THE PROBLEM: Write the material out again in full, exactly.
---- EXCERPTED RECORDS
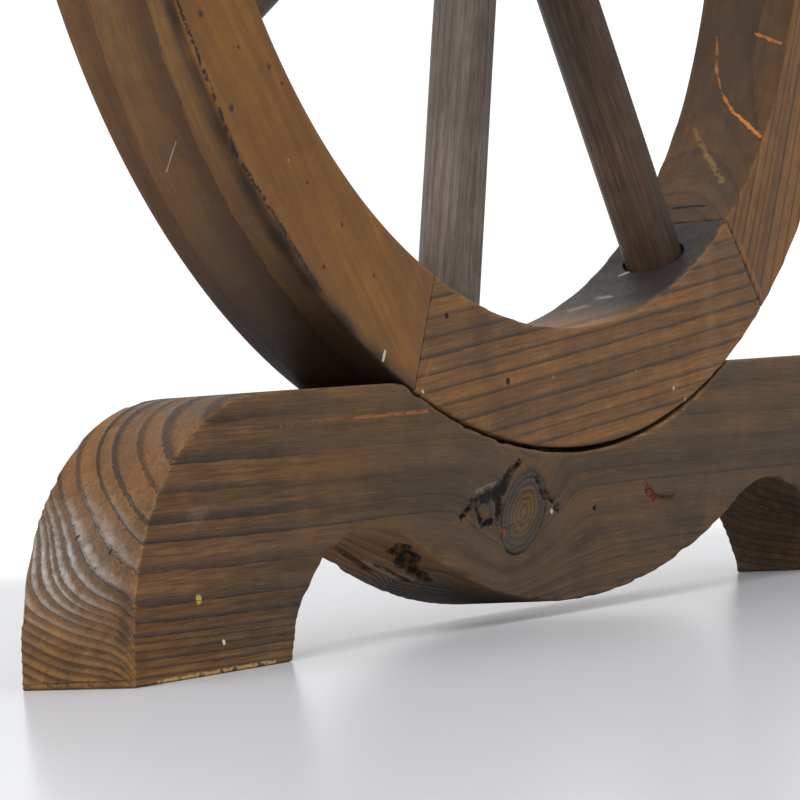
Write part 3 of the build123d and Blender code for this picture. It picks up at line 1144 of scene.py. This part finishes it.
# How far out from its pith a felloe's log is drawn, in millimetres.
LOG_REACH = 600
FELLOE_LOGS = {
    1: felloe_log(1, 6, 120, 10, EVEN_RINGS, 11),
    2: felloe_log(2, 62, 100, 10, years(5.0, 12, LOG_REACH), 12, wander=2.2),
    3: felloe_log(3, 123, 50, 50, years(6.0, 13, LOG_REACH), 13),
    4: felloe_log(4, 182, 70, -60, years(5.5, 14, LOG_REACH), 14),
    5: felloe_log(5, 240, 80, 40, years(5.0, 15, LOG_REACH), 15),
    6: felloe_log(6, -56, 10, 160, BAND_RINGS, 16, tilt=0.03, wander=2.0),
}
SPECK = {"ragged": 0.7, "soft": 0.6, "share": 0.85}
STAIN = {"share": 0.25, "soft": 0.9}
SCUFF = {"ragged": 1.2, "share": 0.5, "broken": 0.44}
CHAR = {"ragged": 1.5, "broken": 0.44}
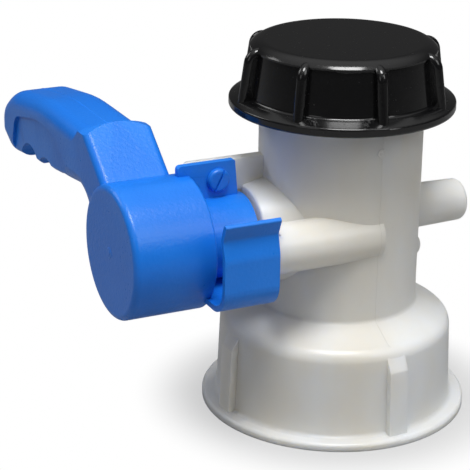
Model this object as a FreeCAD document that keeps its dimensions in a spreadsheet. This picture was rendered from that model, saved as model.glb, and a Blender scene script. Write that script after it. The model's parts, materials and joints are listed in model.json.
--------
SOLUTION:
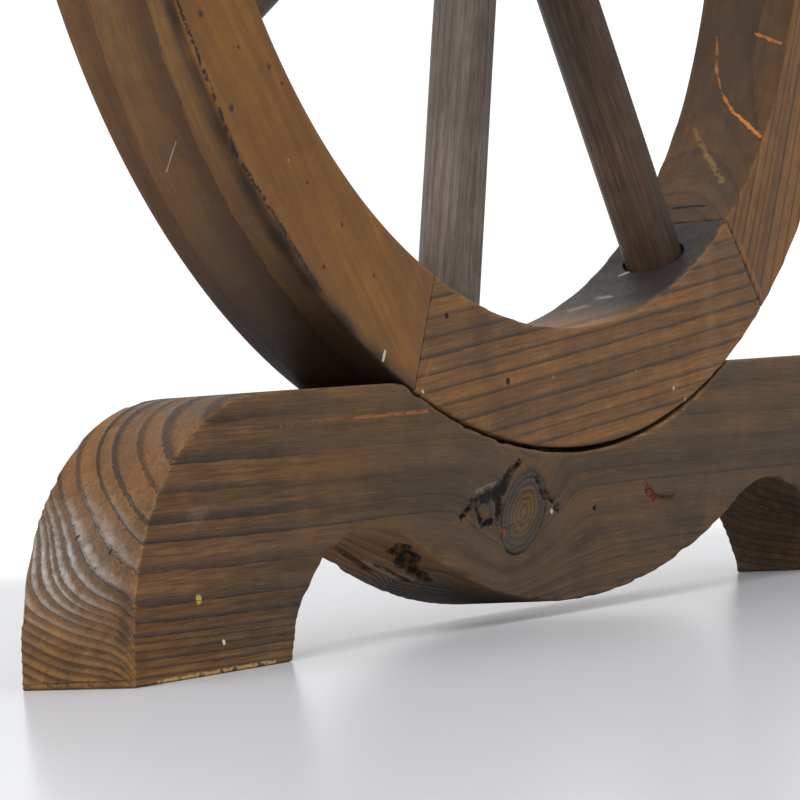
Write part 3 of the build123d and Blender code for this picture. It picks up at line 1144 of scene.py. This part finishes it.
# How far out from its pith a felloe's log is drawn, in millimetres.
LOG_REACH = 600
FELLOE_LOGS = {
    1: felloe_log(1, 6, 120, 10, EVEN_RINGS, 11),
    2: felloe_log(2, 62, 100, 10, years(5.0, 12, LOG_REACH), 12, wander=2.2),
    3: felloe_log(3, 123, 50, 50, years(6.0, 13, LOG_REACH), 13),
    4: felloe_log(4, 182, 70, -60, years(5.5, 14, LOG_REACH), 14),
    5: felloe_log(5, 240, 80, 40, years(5.0, 15, LOG_REACH), 15),
    6: felloe_log(6, -56, 10, 160, BAND_RINGS, 16, tilt=0.03, wander=2.0),
}
SPECK = {"ragged": 0.7, "soft": 0.6, "share": 0.85}
STAIN = {"share": 0.25, "soft": 0.9}
SCUFF = {"ragged": 1.2, "share": 0.5, "broken": 0.44}
CHAR = {"ragged": 1.5, "broken": 0.44}
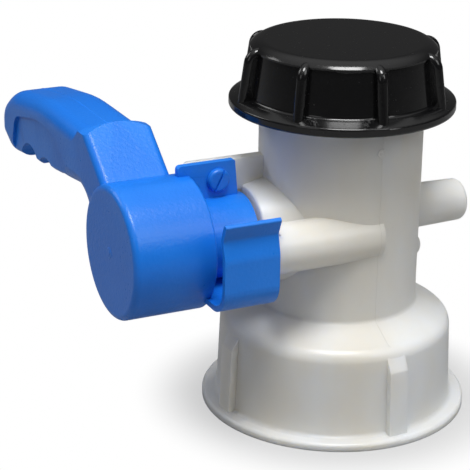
Model this object as a FreeCAD document that keeps its dimensions in a spreadsheet. This picture was rendered from that model, saved as model.glb, and a Blender scene script. Write that script after it. The model's parts, materials and joints are listed in model.json.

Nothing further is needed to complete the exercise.